Sleep complaints are one of the most common issues I hear in my office. Whether it be troubles falling asleep, troubles staying asleep, sleep feels too light, or not feeling rested in the morning, so many people are struggling.
Sleep is absolutely essential to all things health. Getting less than seven hours of sleep leads to a decline in your immune system, energy, ability to focus, ability to memorize, ability to problem solve, ability to heal, balance your blood sugar, and so many more. It leads to an increase in inflammation, risk of infections, risk of mental/emotional issues, memory loss, hormone imbalances, and so many more.
Decreased sleep quality and quantity leads to an increased risk in almost ALL chronic diseases.
Optimizing sleep is the basis of optimal health.
Tips on How to Optimize Sleep:
Find a way to do some sort of wind-down mechanism 30 minutes before bed. I suggest to patients to either meditate for 5-10 minutes, do some yoga, stretching while deep breathing, or deep breathing while they read in bed. Focus on exhales being longer than inhales.
In order to fall into deep sleep (which happens primarily at the beginning of the night), our heart rate needs to lower. Winding down before bed is the best way to achieve that.
Avoid screens at least 30mins-1hr before bed.
The blue light in the screens can alter melatonin secretion. Blue light blocking glasses can be worn from 6pm and on to really help block out blue light.
Sticking to a schedule is one of the best ways to maintain healthy sleep patterns. Going to bed and waking up around the same time is very beneficial. If you go to bed at 10pm and wake up at 6am on weekdays, it is hard on your body if you go to bed at 12am and wake up at 9am on the weekends.
There are plenty of calm down teas that contain things like Kava, chamomile, etc.
Always consult your health care provider about supplements but magnesium glycinate or threonate are great forms of magnesium that may help you fall asleep faster and harder.
Take about one hour before bed.
Optimal sleeping temperature is actually around 64 degrees F. This can be pretty chilly for some people but making the bedroom colder is necessary for optimal sleep.
There should not be any light in the room while you are sleeping. Yes, even alarm clock lights have been studied and they DO mess with deep sleep. Turn alarm clock lights off, flip phones over, unplug devices that are causing lights to glow in the bedroom, and have blinds/curtains covering the windows. Blackout curtains can be very helpful in the bedroom.
If your partner is a heavy snorer and it is messing with your sleep, have them get their snoring assessed with a sleep study, functional dentist, or functional medicine doctor. Everyone sleeping soundly is very important to not disrupt sleep.
Does your partner hog the covers? Studies have shown that when bed partners use separate blankets, they will get better sleep.
Aim to be in bed at least 8 hours. If we are in bed for about 8 hours we usually only sleep a max of 7-7.5 hours of sleep. This is the bare minimum amount we should be going for.
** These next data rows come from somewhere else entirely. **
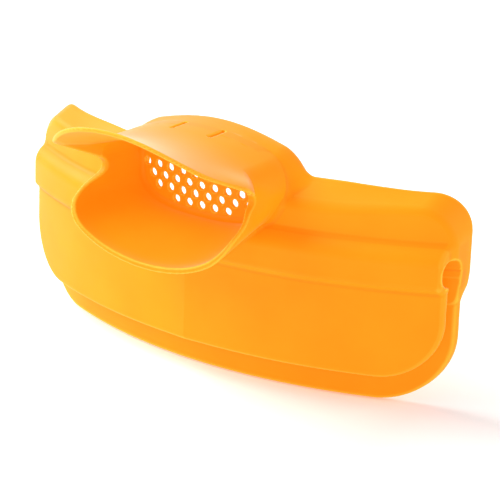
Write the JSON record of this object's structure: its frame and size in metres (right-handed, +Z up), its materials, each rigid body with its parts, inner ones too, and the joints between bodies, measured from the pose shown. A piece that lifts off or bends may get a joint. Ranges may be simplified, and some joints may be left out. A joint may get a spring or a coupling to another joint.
{
  "type": "clip-on pot strainer spout",
  "caption": "Flexible silicone pour spout with a built-in strainer, clipped over the rim of a cooking pot by two curved slotted wings.",
  "frame": {"origin": "centre of the pot's rolled rim in the clip's bulb, at the middle of the part", "axes": "+Z up, -Y out of the pot in the pouring direction, +X to the right seen from the front"},
  "size_m": [0.1446, 0.0606, 0.0761],
  "materials": {
    "silicone": "satin moulded silicone"
  },
  "bodies": {
    "spout": {"scoop": "silicone", "hood": "silicone", "strainer_panel": "silicone", "left_cheek": "silicone", "right_cheek": "silicone", "centre_rim_channel": "silicone", "centre_inner_skirt": "silicone", "centre_skirt_left": "silicone", "centre_skirt_right": "silicone"},
    "left_wing": {"left_outer_skirt": "silicone", "left_inner_skirt": "silicone", "left_rim_channel": "silicone", "left_upper_wall": "silicone"},
    "right_wing": {"right_outer_skirt": "silicone", "right_inner_skirt": "silicone", "right_rim_channel": "silicone", "right_upper_wall": "silicone"}
  },
  "joints": [
    {"name": "right_wing_flex", "type": "hinge", "parent": "spout", "child": "right_wing", "pos_m": [0.038, 0.0065, 0], "axis": [0, 0, 1], "range_deg": [-6, 10], "stiffness_Nm_per_rad": 0.5},
    {"name": "left_wing_flex", "type": "hinge", "parent": "spout", "child": "left_wing", "pos_m": [-0.038, 0.0065, 0], "axis": [0, 0, -1], "range_deg": [-6, 10], "stiffness_Nm_per_rad": 0.5}
  ]
}
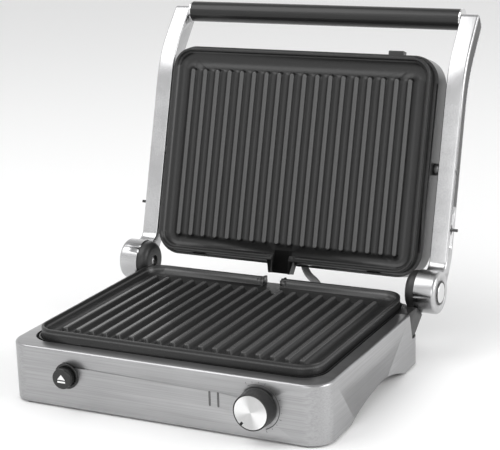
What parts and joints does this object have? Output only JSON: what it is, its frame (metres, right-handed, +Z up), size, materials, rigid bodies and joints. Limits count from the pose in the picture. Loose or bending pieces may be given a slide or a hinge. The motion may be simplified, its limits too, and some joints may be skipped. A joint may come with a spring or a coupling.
{
  "type": "contact grill",
  "caption": "Contact grill with ribbed non-stick plates, a steel base with dial and release button, and a floating lid between two cast arms with a bar handle.",
  "frame": {"origin": "middle of the open grill's footprint, on the surface it stands on", "axes": "+Z up, +X to the user's right, +Y to the rear; the control front faces -Y"},
  "size_m": [0.362, 0.412, 0.3302],
  "materials": {
    "brushed_steel": "satin brushed",
    "cast_silver": "satin",
    "black_plastic": "satin moulded",
    "bottom_plastic": "matt moulded",
    "non_stick": "speckled non-stick coating",
    "plated_steel": "plated",
    "reflector_sheet": "bright sheet",
    "heater_sheath": "dark sheath",
    "bright_trim": "spun",
    "bush_bronze": "sintered",
    "foot_rubber": "matt",
    "lead_sleeve": "matt",
    "lamp_lens": "frosted"
  },
  "bodies": {
    "base": {"base_housing": "brushed_steel", "bottom_cover": "bottom_plastic", "feet": "foot_rubber", "deck_posts": "black_plastic", "base_screws": "plated_steel", "rear_cover": "black_plastic", "cable_outlet": "black_plastic", "mains_gland": "black_plastic", "terminal_block": "black_plastic", "hinge_bracket_left": "black_plastic", "hinge_bracket_right": "black_plastic", "hinge_pins": "plated_steel", "button_bezel": "black_plastic", "thermostat": "black_plastic", "indicator_lenses": "lamp_lens", "indicator_lamps": "lamp_lens", "indicator_board": "black_plastic", "lower_tray": "plated_steel", "lower_reflector": "reflector_sheet", "lower_heating_element": "heater_sheath", "lower_element_clips": "plated_steel", "lower_temperature_sensor": "plated_steel", "lid_cable": "lead_sleeve"},
    "arms": {"arm_left": "cast_silver", "arm_right": "cast_silver", "arm_inlay_left": "black_plastic", "arm_inlay_right": "black_plastic", "hinge_bushes": "bush_bronze", "hinge_ring": "black_plastic", "hinge_cap": "cast_silver", "pivot_pins": "plated_steel", "handle_grip": "black_plastic", "handle_rod": "plated_steel", "handle_collars": "bright_trim", "handle_screws": "plated_steel"},
    "lid": {"upper_housing": "black_plastic", "lid_panel": "brushed_steel", "upper_tray": "plated_steel", "upper_reflector": "reflector_sheet", "upper_heating_element": "heater_sheath", "upper_element_clips": "plated_steel", "upper_temperature_sensor": "plated_steel"},
    "lower_plate": {"lower_grill_plate": "non_stick"},
    "upper_plate": {"upper_grill_plate": "non_stick"},
    "lower_release": {"release_button": "black_plastic", "release_latch": "black_plastic"},
    "upper_release": {"upper_release": "black_plastic"},
    "dial": {"dial_body": "black_plastic", "dial_cap": "bright_trim", "thermostat_shaft": "plated_steel"},
    "drip_tray": {"drip_tray": "black_plastic"},
    "hinge_button": {"hinge_button": "bright_trim"},
    "height_lock_left": {"height_lock_left": "black_plastic"},
    "height_lock_right": {"height_lock_right": "black_plastic"}
  },
  "joints": [
    {"name": "arm_hinge", "type": "hinge", "parent": "base", "child": "arms", "pos_m": [0, 0.064, 0.0674], "axis": [1, 0, 0], "range_deg": [-73.7, 106.3], "deforming": ["lid_cable"]},
    {"name": "lid_float", "type": "hinge", "parent": "arms", "child": "lid", "pos_m": [0, 0.12254, 0.17742], "axis": [-1, 0, 0], "range_deg": [-6, 0]},
    {"name": "lower_plate_lift", "type": "slide", "parent": "base", "child": "lower_plate", "axis": [0, 0, -1], "range_m": [-0.03, 0]},
    {"name": "upper_plate_lift", "type": "slide", "parent": "lid", "child": "upper_plate", "axis": [0, 0.9597, -0.281], "range_m": [-0.03, 0]},
    {"name": "lower_release_push", "type": "slide", "parent": "base", "child": "lower_release", "axis": [0, 1, 0], "range_m": [0, 0.003], "stiffness_N_per_m": 500, "springref_m": -0.001},
    {"name": "upper_release_push", "type": "slide", "parent": "lid", "child": "upper_release", "axis": [0, -0.281, -0.9597], "range_m": [0, 0.0025], "stiffness_N_per_m": 500, "springref_m": -0.001},
    {"name": "dial_turn", "type": "hinge", "parent": "base", "child": "dial", "pos_m": [0.0987, -0.1909, 0.0315], "axis": [0, 1, 0], "range_deg": [0, 270]},
    {"name": "drip_tray_slide", "type": "slide", "parent": "base", "child": "drip_tray", "axis": [0, 1, 0], "range_m": [0, 0.06]},
    {"name": "hinge_button_push", "type": "slide", "parent": "arms", "child": "hinge_button", "axis": [-1, 0, 0], "range_m": [0, 0.002], "stiffness_N_per_m": 500, "springref_m": -0.001},
    {"name": "height_lock_left_slide", "type": "slide", "parent": "arms", "child": "height_lock_left", "axis": [0, 0.281, 0.9597], "range_m": [-0.012, 0.012]},
    {"name": "height_lock_right_slide", "type": "slide", "parent": "arms", "child": "height_lock_right", "axis": [0, 0.281, 0.9597], "range_m": [-0.012, 0.012]}
  ]
}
There is endless research on the negative effects of ~6 hours or less of sleep.
Being asleep (not in bed, but actually asleep) for 8 hours is the goal.
Balance blood sugar
This is one people don’t often think of but it plays a huge role.
Snacking before bed = NO.
Aim to stop eating about 3 hours before bed. When you eat before bed and you are digesting and your metabolism is working, your heart rate stays elevated. As stated above, our heart rate needs to lower to fall into deep sleep. People that are eating before bed will get less deep sleep.
What you do during the DAY matters too.
Balancing blood sugar throughout the day allows blood sugar to be more balanced when we sleep. If we have a lot of blood sugar spikes and falls throughout the day, we can see people having issues falling asleep or waking up too early because cortisol is out of whack.
Balance blood sugar throughout the day by eating mostly protein, fat, and fiber. When you have carbohydrates make sure they are healthier carbs (refer back to week 1) and pair them with protein and fats to decrease their blood sugar spiking capabilities.
Waking up too early will decrease the amount of REM sleep we get. REM sleep primarily happens at the second part of the night so waking up too early will hinder that. REM sleep is just as important as deep sleep, they just serve different roles.
Daily exercise allows our body to be more tired when we are going to sleep, increasing our chance for better deep sleep and for a longer time.
Figure out WHY
Are you doing a lot of the above tips and still struggling with sleep issues? Work with a Functional Medicine Doctor to help pinpoint why sleep is dysfunctional and how to solve it naturally.